Few feet away a brand-newborn in a carrier on the ground. Its mother is trying to make a decision about bananas. Folded-up kitten, blinking, blobby. Rosebud. Raw.
Who can relax with that thing nearby? My jaw gets hard, extremities cold. Knot in my shoulder, have to remind myself to breathe. It’s weird when people jiggle and coo those balls of undercooked human. It’s weird to see them in public. Turn off the lights! Turn down the music! Get on your goddamn knees, beg pardon, avert your eyes, face to the earth, pray.
When I see pregnant women, I want to take them by their shoulders and shake. I mean shake . Are you ready? No, not have you decided on your child’s name and gender and aesthetic! No, not do you have every possible medical procedure lined up! I mean are you ready!? Like spiritually, bitches. Spiritually.
Finally, at wits’ end, desperate one cold early evening, I knocked on Crispin and Jerry’s door with newborn in the sling. Paul was at office hours, late. Paul was always somewhere, doing something. Paul was still a part of the world. Paul was still in possession of his body, mind, spirit. It felt like he was avoiding me. I had begun to hate him a little because I wished badly to avoid myself, too.
They’d always been friendly, Crispin and Jerry. A pie when we moved in; a polenta casserole when we got home from the hospital. I thought I’d say thank you in person for the casserole, which was so very delicious.
When Jer opened their door he was laughing at something Crisp was saying. Their house was bright and warm and smelled, I am not joking, of fresh bread. Rickie Lee Jones was doing a particularly jazzy number on the stereo.
His face fell the second he saw me.
Are you okay?
Thank you for the polenta.
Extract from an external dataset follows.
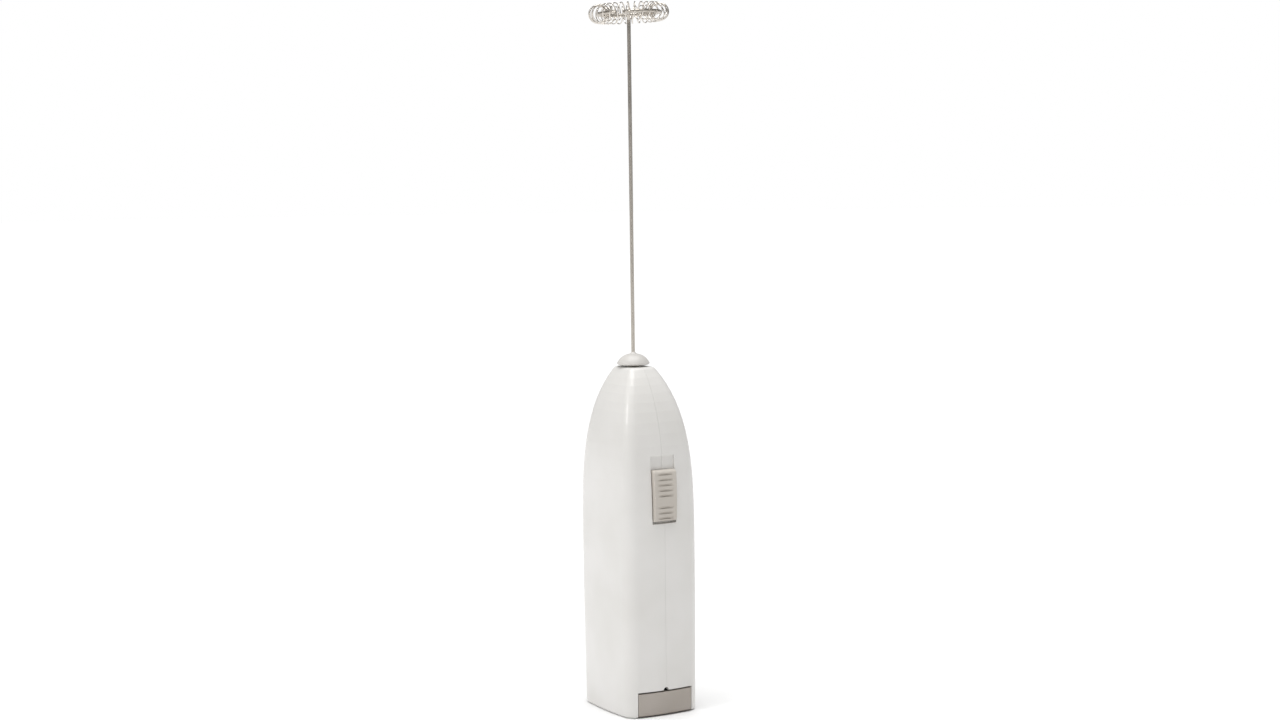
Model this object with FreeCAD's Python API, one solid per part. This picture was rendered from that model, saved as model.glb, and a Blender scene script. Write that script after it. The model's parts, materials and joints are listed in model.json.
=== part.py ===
"""Battery milk frother, standing upright with its whisk up.

All sizes are in millimetres.  +Z is up along the whisk, the switch is on the -Y side and the thin
side of the casing runs along X.  The model is drawn about the whisk's own axis and moved along Y at
the end, so that the origin is the middle of the bottom of the whole object.
"""
import FreeCAD, Part
import math
import os

Vector = FreeCAD.Vector
UP = Vector(0, 0, 1)
SIDE = Vector(1, 0, 0)
REAR = Vector(0, 1, 0)

# ---- casing: overall form -------------------------------------------------------------------
casing_half_width = 13.7     # along X, at the widest level
front_room = 3.9             # switch side beyond the reach of two cells
rear_room = 2.5              # back beyond the reach of two cells
widest_line = -1.0           # where along Y the section is widest
side_radius = 108.0          # gentle bulge of the two broad sides
front_radius = 60.0          # nearly flat switch side
rear_radius = 36.0           # rounder back
front_corner = 4.4
rear_corner = 8.2
widest_drop = 8.75           # bay's roof down to the height where the casing is thickest
base_taper = 0.024           # how much thinner the base is, as a share
nose_room = 17.8             # the coupling's foot up to the casing's flat top
nose_close = 4.4             # flat top up to the point where the nose would close
nose_fullness = 3.6
nose_bluntness = 1.35
wall = 1.6
nose_wall = 2.4
top_edge_round = 0.6
base_edge_round = 1.1
round_steps = 4              # facets in each of those rounded edges
split_line_width = 0.02      # each half's share of the fine groove where the halves meet
split_line_depth = 0.08
floor_line_width = 0.06      # the same groove on the floor of the switch's recess

# ---- clearances -----------------------------------------------------------------------------
cover_gap = 0.3              # between a moving cover or button and its opening
latch_gap = 0.5              # above the latch
latch_side_gap = 0.2
running_gap = 0.03           # shaft in its bushes
hinge_gap = 0.05             # lid pins in their sockets
pocket_gap = 0.1             # a part that is held still in its moulded pocket
rotor_gap = 0.4              # armature inside its magnets
contact_gap = 0.15           # between the moving and the fixed switch contacts

# ---- power cells ----------------------------------------------------------------------------
cell_radius = 7.25
cell_length = 50.5
cell_nub_radius = 2.7
cell_nub_height = 1.1
cell_spacing_gap = 0.3
cell_edge_round = 0.6
cell_insulator = 0.5         # step of the end ring inside the sleeve
cell_rise = 0.55             # lid's contact plate up to the rear cell's nub
spring_height = 3.2          # room for the springs, at the lid and under the roof

# ---- lid and its hinge ----------------------------------------------------------------------
lid_recess = 0.4             # the casing rim, not the lid, rests on the table
lid_plate = 1.9
latch_half_width = 9.4
latch_top = 7.6
latch_edge_round = 1.0
thumb_notch_radius = 0.9
hinge_barrel_radius = 1.5
hinge_barrel_half = 5.5
hinge_pin_radius = 0.9
hinge_pin_length = 1.3
hinge_boss_wall = 1.1
hinge_relief = 3.6           # how far in front of the hinge the lid narrows to its barrel

# ---- metal strips and springs ---------------------------------------------------------------
strip = 0.35                 # thickness of every contact strip
strip_width = 2.0
strip_offset = 2.2           # from the split plane to a strip's middle
strip_step = 1.0             # how far the switched strip steps back below the contacts
contact_pad_half = 4.0
spring_wire = 0.3            # radius
spring_base_radius = 3.6
spring_tip_radius = 2.2
spring_turns = 3
spring_points = 12           # straight runs in one turn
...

I forgot your dish, I’m sorry. I washed it.
That’s okay. You’re welcome. Want to come in?
I don’t know, I’m kind of losing my mind? A foreign keening in my voice. Walker asleep on me, bundled in my coat.
Come in, sweetie.
I’m sorry. I just need. I don’t know. Can I just hang out here for a little while? I don’t mean to bother you guys. If you’re busy. Because our house is… I’m just kind of losing my mind? You know what I mean? Are you guys, like, super busy?